Decrease expenses. No matter your aptitude for a frugal lifestyle, look for ways to cut costs in different areas of your life. Housing, transportation and food are often major monthly expenses, so it could help to focus on these areas. Some FIRE devotees sell their cars or trucks and walk or bike to work. Organizing a carpool or taking public transportation could be a better fit for your lifestyle.

Increase your income. There are many ways to increase the other side of the equation as well. You could look for a side gig or negotiate a raise with your current employer. If you have the funds to make it work, taking on an investment property could also be a key to higher income.

Avoid lifestyle inflation. It can be tempting to “upgrade” your lifestyle when your income increases. However, if your goal is to increase the gap between your income and expenses, you'll want to maintain your lifestyle while your income rises.

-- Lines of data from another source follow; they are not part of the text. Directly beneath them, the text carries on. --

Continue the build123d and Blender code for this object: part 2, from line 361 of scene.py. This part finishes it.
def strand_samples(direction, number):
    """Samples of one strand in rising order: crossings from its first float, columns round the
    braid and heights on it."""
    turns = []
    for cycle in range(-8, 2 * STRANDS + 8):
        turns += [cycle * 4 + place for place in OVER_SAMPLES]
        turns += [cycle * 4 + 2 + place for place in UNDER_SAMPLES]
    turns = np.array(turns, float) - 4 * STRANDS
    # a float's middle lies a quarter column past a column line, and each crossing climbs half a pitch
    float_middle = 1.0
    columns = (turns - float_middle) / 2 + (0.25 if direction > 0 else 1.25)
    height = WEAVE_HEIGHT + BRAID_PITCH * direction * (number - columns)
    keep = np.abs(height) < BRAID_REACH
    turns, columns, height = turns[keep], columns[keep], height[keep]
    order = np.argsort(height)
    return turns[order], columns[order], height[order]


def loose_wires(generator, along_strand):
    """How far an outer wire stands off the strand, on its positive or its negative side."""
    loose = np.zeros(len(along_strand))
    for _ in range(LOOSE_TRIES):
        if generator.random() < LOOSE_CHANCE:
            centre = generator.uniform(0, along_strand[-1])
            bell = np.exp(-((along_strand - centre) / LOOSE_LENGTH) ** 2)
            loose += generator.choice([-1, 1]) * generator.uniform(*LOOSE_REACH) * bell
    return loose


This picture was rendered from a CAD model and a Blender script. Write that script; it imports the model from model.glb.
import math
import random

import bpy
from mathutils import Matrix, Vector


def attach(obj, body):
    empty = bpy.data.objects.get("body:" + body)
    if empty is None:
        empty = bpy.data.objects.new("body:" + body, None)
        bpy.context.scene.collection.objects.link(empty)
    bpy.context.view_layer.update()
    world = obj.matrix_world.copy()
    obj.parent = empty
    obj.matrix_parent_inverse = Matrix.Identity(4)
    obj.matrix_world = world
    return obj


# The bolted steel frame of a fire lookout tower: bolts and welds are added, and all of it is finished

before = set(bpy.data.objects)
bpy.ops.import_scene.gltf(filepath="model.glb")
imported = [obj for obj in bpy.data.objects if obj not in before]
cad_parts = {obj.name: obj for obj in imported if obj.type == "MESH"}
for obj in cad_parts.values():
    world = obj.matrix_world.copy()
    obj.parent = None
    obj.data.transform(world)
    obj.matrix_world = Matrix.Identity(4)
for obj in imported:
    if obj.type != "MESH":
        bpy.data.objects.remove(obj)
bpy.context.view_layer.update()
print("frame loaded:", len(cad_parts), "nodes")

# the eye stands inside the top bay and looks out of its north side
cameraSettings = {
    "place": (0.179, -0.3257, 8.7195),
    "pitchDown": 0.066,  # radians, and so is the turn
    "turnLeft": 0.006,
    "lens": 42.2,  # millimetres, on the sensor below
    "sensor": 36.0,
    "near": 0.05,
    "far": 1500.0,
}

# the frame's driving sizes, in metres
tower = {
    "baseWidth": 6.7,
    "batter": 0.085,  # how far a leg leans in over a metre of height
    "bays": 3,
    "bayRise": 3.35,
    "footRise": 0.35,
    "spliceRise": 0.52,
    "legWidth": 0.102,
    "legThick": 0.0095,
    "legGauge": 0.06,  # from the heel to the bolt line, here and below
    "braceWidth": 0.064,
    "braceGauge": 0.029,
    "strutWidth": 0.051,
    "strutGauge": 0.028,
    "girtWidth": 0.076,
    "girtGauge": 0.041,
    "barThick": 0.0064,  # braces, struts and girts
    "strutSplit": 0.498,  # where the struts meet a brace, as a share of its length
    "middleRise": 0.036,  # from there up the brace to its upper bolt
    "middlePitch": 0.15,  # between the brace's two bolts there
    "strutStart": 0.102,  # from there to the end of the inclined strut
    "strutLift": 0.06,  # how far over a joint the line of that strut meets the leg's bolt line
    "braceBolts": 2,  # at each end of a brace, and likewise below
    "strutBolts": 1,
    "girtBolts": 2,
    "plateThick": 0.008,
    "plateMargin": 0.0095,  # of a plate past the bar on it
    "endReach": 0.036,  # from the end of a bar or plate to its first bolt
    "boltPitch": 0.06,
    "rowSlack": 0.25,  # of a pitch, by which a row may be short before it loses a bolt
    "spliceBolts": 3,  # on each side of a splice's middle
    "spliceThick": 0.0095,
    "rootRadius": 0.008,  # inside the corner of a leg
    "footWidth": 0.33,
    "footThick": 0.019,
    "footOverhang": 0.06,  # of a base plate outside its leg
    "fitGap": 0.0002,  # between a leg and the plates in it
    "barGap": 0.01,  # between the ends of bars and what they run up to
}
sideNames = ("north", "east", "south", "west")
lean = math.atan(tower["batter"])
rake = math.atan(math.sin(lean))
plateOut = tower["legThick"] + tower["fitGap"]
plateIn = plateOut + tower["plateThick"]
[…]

Aim for higher returns. Whether you're a savvy investor or don't know a stock from a bond, a little research and planning could help you make more money with your money. Even low-risk actions, such as moving your money to a bank or credit union that offers a higher interest rate, could help. Lowering the fees you pay on checking, savings and investment accounts could also help increase your returns.

Bottom Line:
Even if early retirement is not in your game plan, there are still valuable lessons and takeaways from the examples of those who have been able achieve this goal. If you're intrigued by some of the concepts or think you may want to join others on the path to FIRE, there are resources and tools that can help. You can use basic online calculators to create a budget or check your savings progress and help you determine when you'll be able to retire.


This article is intended to provide general information and should not be considered health, legal, tax or financial advice. It's always a good idea to consult a tax or financial advisor for specific information on how certain laws apply to your situation and about your individual financial situation.